Published: Monday, Oct. 7 2013 12:29 p.m. MDT

Egyptian security forces inspect the site of a suicide car bombing on a security headquarters in the southern Sinai town of el-Tor, Egypt, Monday, Oct. 7, 2013.

Mostafa Darwish, Associated Press

CAIRO — Egypt's Interior Minister says Monday's attack on a security headquarters in the southern Sinai Peninsula was the work of a suicide bomber.

Mohammed Ibrahim told The Associated Press that another attack on the country's main satellite telecommunications center in the capital appeared to be in retaliation for the killing of more than 50 supporters of the former president in clashes with security forces a day earlier.

One satellite in the center was slightly damaged by a projectile fired from a distance. Communication was not impacted.

The suicide bombing in Sinai's el-Tor town, close to the Red Sea resort of Sharm el-Sheikh, killed three policemen.

Ibrahim also said Islamist militants aim to "distract" and cause instability. He said: "We are at war with them, and they are in their last gasp."

THIS IS A BREAKING NEWS UPDATE. Check back soon for further information. AP's earlier story is below.

A panel of Egyptian judges has recommended the dissolution of the Muslim Brotherhood's political party, a move that signals a widening crackdown on the group.

The judges' recommendation Monday said the party represents an outlawed group. The recommendations will be delivered to a Cairo court reviewing a case demanding the party's dissolution on Oct. 19.

The Brotherhood's party was registered in 2011, months after the ouster of President Hosni Mubarak — the first time the 85-year old organization formed a political party. It went on to win a majority in the first post-Mubarak parliament, and its leader, Mohammed Morsi, later won office as Egypt's first democratically elected leader.

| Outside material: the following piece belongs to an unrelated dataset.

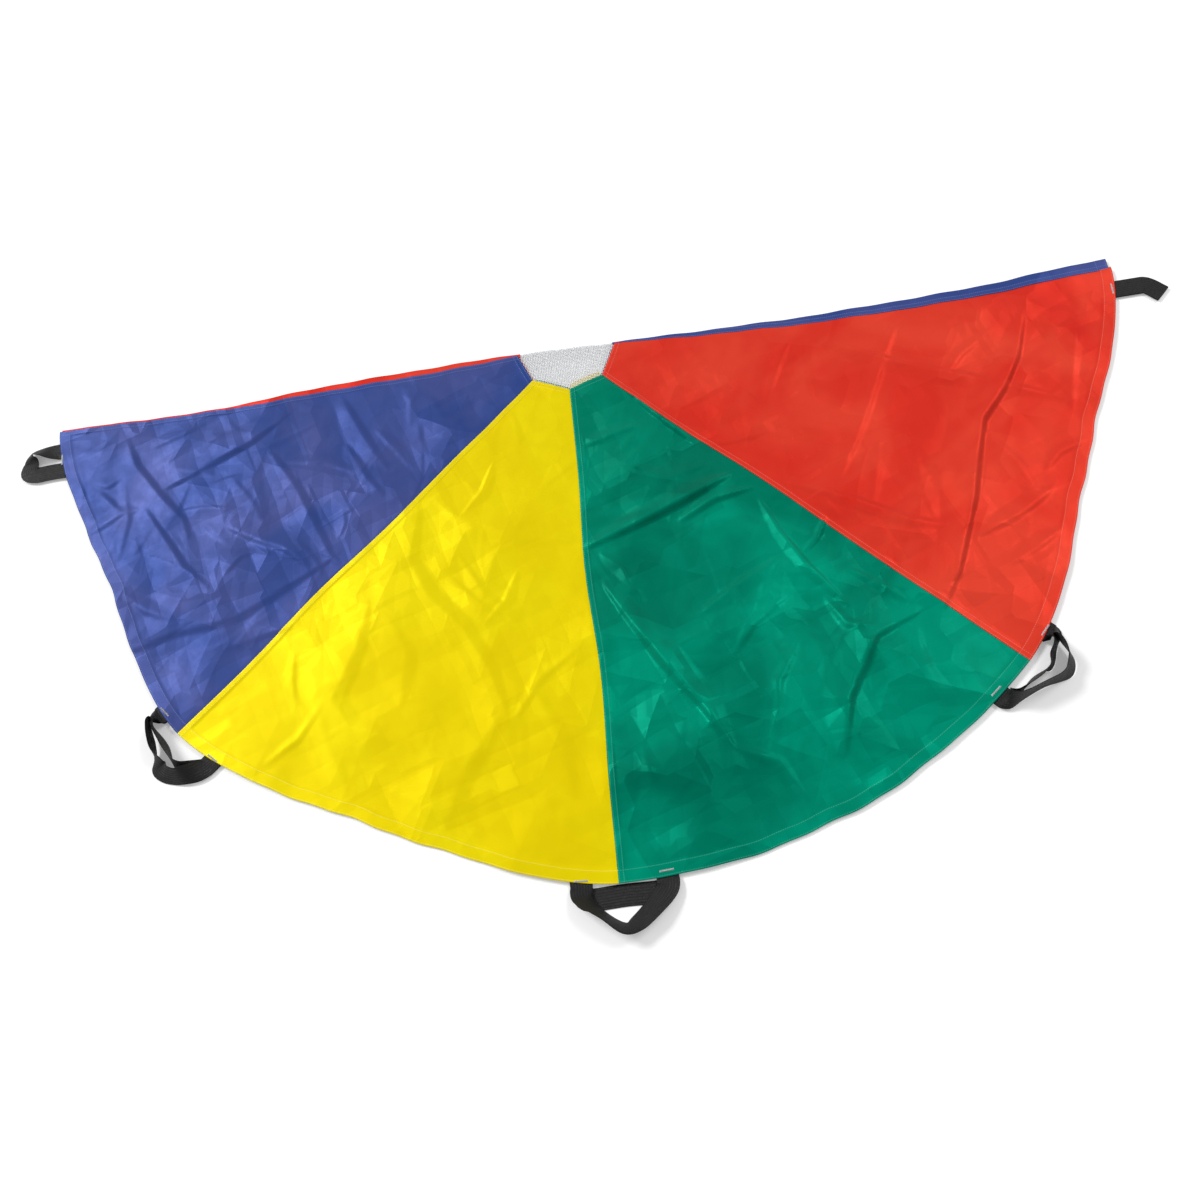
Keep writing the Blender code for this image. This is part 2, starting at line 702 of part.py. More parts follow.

Morsi was ousted in a popularly backed military coup in July. Authorities have since arrested Brotherhood leaders and cracked down on its protests.

THIS IS A BREAKING NEWS UPDATE. Check back soon for further information. AP's earlier story is below.

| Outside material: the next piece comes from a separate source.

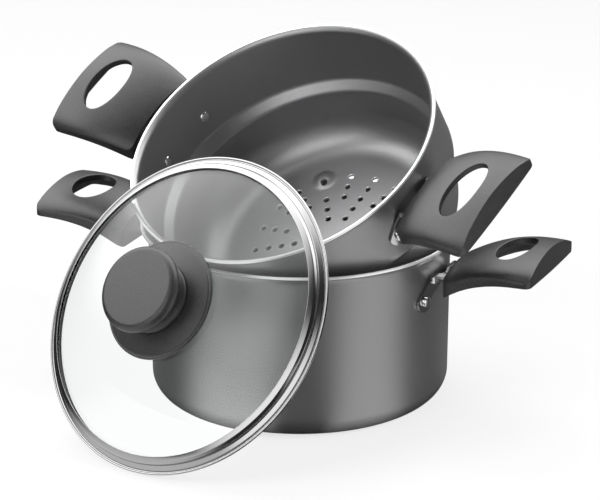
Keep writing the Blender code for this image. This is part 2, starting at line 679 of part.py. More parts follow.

A drive-by shooting killed six Egyptian soldiers east of Cairo on Monday, shortly after a massive car bombing hit the security headquarters in a town near the tourist resorts of southern Sinai, killing three policemen and wounding dozens.

Also Monday, at least two rocket propelled grenades slammed into a compound housing the country's main satellite earth station in a southern Cairo suburb, security officials said.

The attacks came a day after dozens were killed when holiday celebrations marking the start of the 1973 Mideast war turned into deadly clashes across Egypt, though it was not immediately clear if Monday's violence was related.

A radical Muslim Salafi group had threatened in a statement last Friday that it would kill anyone who collaborated with the military's ongoing offensive against militants in northern Sinai, but neither the group — nor any other radical factions — claimed responsibility for any of the attacks on Monday.

The dawn attack on the earth station in the leafy suburb of Maadi in Cairo caused only minor damage to one of the giant satellite dishes in the complex. But its significance was far wider, in part because it struck at the heart of the nation's telecommunications center, making it the most serious attack in the capital since last month's assassination attempt against the country's interior minister outside his home in eastern Cairo.

A senior security official at the site said the attack did not disrupt communications, but acknowledged its "brazen" nature.

"We are expecting worse," predicted the official, speaking on condition of anonymity because he was not authorized to speak to the media.